Drottningholm Palace left & Vaxholm Island to the right
The first was to the island of Lovön to visit Drottningholm Palace, still the private residence of the Swedish Royal family, built in the late 16th century.  This was lavish as expected, but stylish and located within manicured the baroque gardens laid out in 1681, again looking out to yet more water.
Drottningham Palace


As t a current private residence of the Royal family... its well guarded
Then we also took a commuter ferry to Vaxholm located on Vaxholm Island about 90 mins from Stockholm.  We stopped at various other island locations about 10 times, the bow (nose) of the ferry rising and the hydraulic gangplank reaching out to land each time for fast boarding/disembarkation.
Up the goes the nose and you walk on/off... very efficient
It was during this trip we also saw more of the Swedes passion for owning what at times were very small recreation huts or homes.

These are typically perched overlooking the water, usually with a small deck out front, casual chairs standing guard, waiting for the owners to return and enjoy a drink during sunset.  

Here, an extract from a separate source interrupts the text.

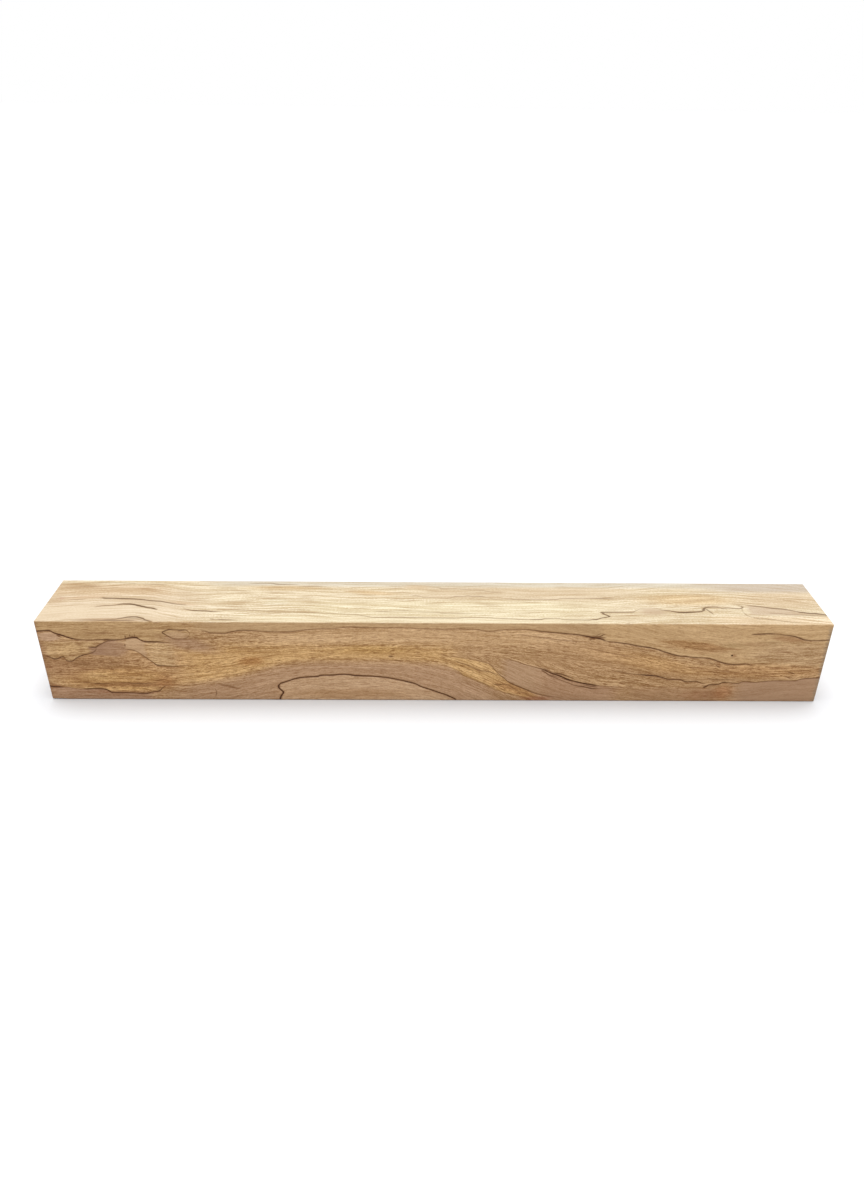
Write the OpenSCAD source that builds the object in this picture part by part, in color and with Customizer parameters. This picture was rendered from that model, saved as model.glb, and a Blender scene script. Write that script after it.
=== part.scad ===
// Square spindle blank: one stick of spalted hardwood, sawn square, sanded on
// its long faces and crosscut at its ends, ready to go between lathe centres.
// X runs along the grain, -Y is the front face, and Z is up. The origin is the
// middle of the face that the stick lies on.

/* [Stick] */
// Length along the grain
length = 450; // [200:1:900]
// Width of the section, front to back
width = 52; // [30:0.5:100]
// Height of the section
height = 52; // [30:0.5:100]
// Width taken off each edge by sanding, measured along the face
arris = 0.5; // [0.2:0.1:2]

/* [Pin hole] */
// Diameter of the beetle's pin hole in the front face
pin_hole_d = 1; // [0.6:0.1:2]
// Depth of the pin hole
pin_hole_depth = 6; // [2:0.5:15]
// Distance of the pin hole from the right-hand end
pin_hole_from_end = 54.5; // [10:0.5:100]
// Distance of the pin hole below the top face
pin_hole_below_top = 20.5; // [5:0.5:25]

/* [Drying checks] */
// Width of a check at its middle
check_width = 0.5; // [0.2:0.05:1]
// Depth of a check below the front face
check_depth = 1.5; // [0.5:0.1:5]
// Length of the upper check
upper_check_length = 12; // [6:0.5:14]
// Length of the lower check
lower_check_length = 12; // [6:0.5:14]
// Distance of the upper check's middle from the right-hand end
upper_check_from_end = 151; // [120:0.5:170]
// Height of the upper check's middle above the resting face
upper_check_height = 16.5; // [8:0.5:22]
// Distance from the upper check's middle to the lower one's, along the stick
checks_apart = 14; // [8:0.5:20]
// Drop from the upper check's middle to the lower one's
checks_drop = 4.5; // [1:0.5:6]
// Slope of the upper check, in degrees down to the right
upper_check_slope = 23; // [0:1:30]
// Slope of the lower check, in degrees down to the right
lower_check_slope = 12; // [0:1:30]

/* [Hidden] */

// How far a cutter stands out of the face that it cuts
overrun = 1;
// Where a check's shoulders lie, as a share of its half length
shoulder = 0.45;
// Width of a check at its shoulders, as a share of its width at the middle
shoulder_width = 0.75;
round_sides = 48;

// A rectangle with its corners taken off, centred on the origin
module eased_rectangle(across, up) {
    x = across / 2;
    y = up / 2;
    e = arris;
    polygon([
        [x, e - y], [x, y - e], [x - e, y], [e - x, y],
        [-x, y - e], [-x, e - y], [e - x, -y], [x - e, -y]
    ]);
}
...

Local pub/hotel in Vaxholm
We were quite astounded by the volume of ferry traffic moving around the various islands and just how many Swedes live on islands and commute to work.

Vaxholm is home to almost 5,000 Swedes and is unashamedly a holiday destination for locals and tourists alike. 

If you stroll down any of the many little lanes, away from the waterfront and ‘castelette’ on its own little island just offshore, can be found very nice modest houses accompanied by beautiful gardens all of which looked very neat and serene.


Gröna Lund amusement park on Djurgården Island, Stockholm
It was a struggle to comprehend the need for icebreakers during the very severe winters in Sweden, used to keep various ferry routes open, allowing them to run all year round enabling residents to get to and from work.

We enjoyed walking many kms during our stay in and around the very elegant Stockholm but the time had come to catch the 200+ km/h express train back to Arlanda Airport for the flight to somewhere quite different.